Text sections
A
I run a small bakery with two other partners, and we have learned that an apprenticeship is not a smaller version of an adult job. At first, we tried to make trainees copy our routines exactly, partly because we were afraid that inconsistency would show up in the bread. It did. But so did boredom. We now teach the non-negotiables, then ask trainees to explain which parts of a process they would change and why. One of them recently questioned the order in which we prepare fillings; her suggestion reduced waste on our busiest mornings. That did not mean she was right about everything. It meant that imitation had stopped being our definition of learning. Some older bakers regard this as indulgent. I think it is a way of ensuring that a person can make judgements when the familiar routine fails. It also prevents senior staff from mistaking obedient repetition for genuine competence, a distinction that becomes obvious only when something unexpected happens.
B
As a theatre technician, I see a particular kind of surprise in new recruits. Many arrive expecting the job to be glamorous because they have watched performances from the audience. They do not anticipate the long stretches spent labelling cables, testing equipment or waiting for someone else’s decision. That is not a complaint; those ordinary tasks teach reliability.
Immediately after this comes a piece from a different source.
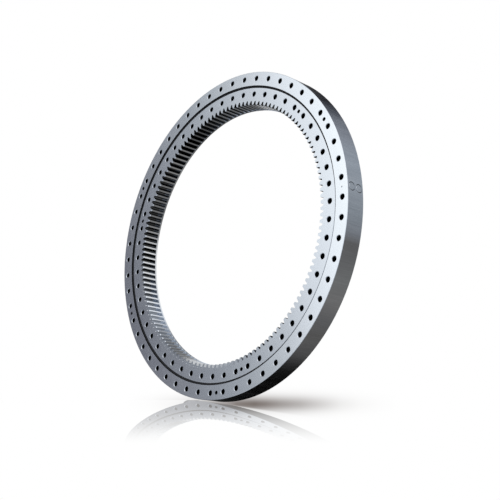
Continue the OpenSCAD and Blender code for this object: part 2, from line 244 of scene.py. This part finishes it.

The difficulty is that people sometimes interpret the absence of spectacle as evidence that they have chosen the wrong profession. We have started discussing this expectation openly in the first week. It is easier to retain a trainee who understands that backstage work is collective and often invisible than one who is waiting for a dramatic moment to prove that it matters. We also invite former trainees to describe their first months honestly, since a realistic account from a peer can make the ordinary stages feel less like personal failure.
C
In software development, people often talk about mentoring as though expertise travels in one direction. That description has never matched my experience. A trainee may not know the language of a system, but they notice where its explanations are opaque because they still remember what it is like not to know. I try not to answer every question immediately. Instead, I ask what they have already tested and what result they expected. This can feel slower, especially when deadlines are close. Yet it helps the trainee learn how to frame a problem rather than merely how to receive a solution. It also exposes habits in my own work that I had ceased to notice, which is why I do not think of mentoring as a charitable extra. The arrangement works best when a team permits a novice to query its assumptions without treating that question as a delay to be managed.
D
Our furniture cooperative assesses trainees at regular intervals, but we have become wary of treating the forms as a complete picture. A person can list the correct safety procedures and still lack the patience to recognise when a piece of wood is behaving unpredictably. That judgement is difficult to turn into a box on a sheet. For that reason, early supervision matters more than rapid independence. We give trainees responsibility in small increments and pay attention to how they recover from mistakes. This is not because we want them to be anxious; it is because the craft requires a kind of attention that develops through repeated, visible decisions. Formal assessment has its place, but it cannot substitute for watching someone work. The cooperative has therefore made room for informal feedback after difficult jobs, when a written score would capture the result but not the judgement that produced it.
E
The parks department has struggled to attract apprentices in horticulture, even though the work has become more varied. One reason is that many applicants arrive through informal volunteering schemes and assume those schemes will count against them. We make a point of saying the opposite: community experience can reveal persistence, local knowledge and an ability to work with others. The more fundamental problem is that the job itself has changed. It now includes data collection, public consultation and planning meetings alongside practical maintenance. Some candidates still imagine a purely outdoor role and feel misled when they encounter the administrative side. Our recruitment material has had to become less picturesque and more candid. We now show applicants a typical week rather than an idealised day, because clarity at the beginning is kinder than discovering a mismatch after training has started. It has also reduced the number of people who leave quietly after discovering that the role differs from the one they imagined.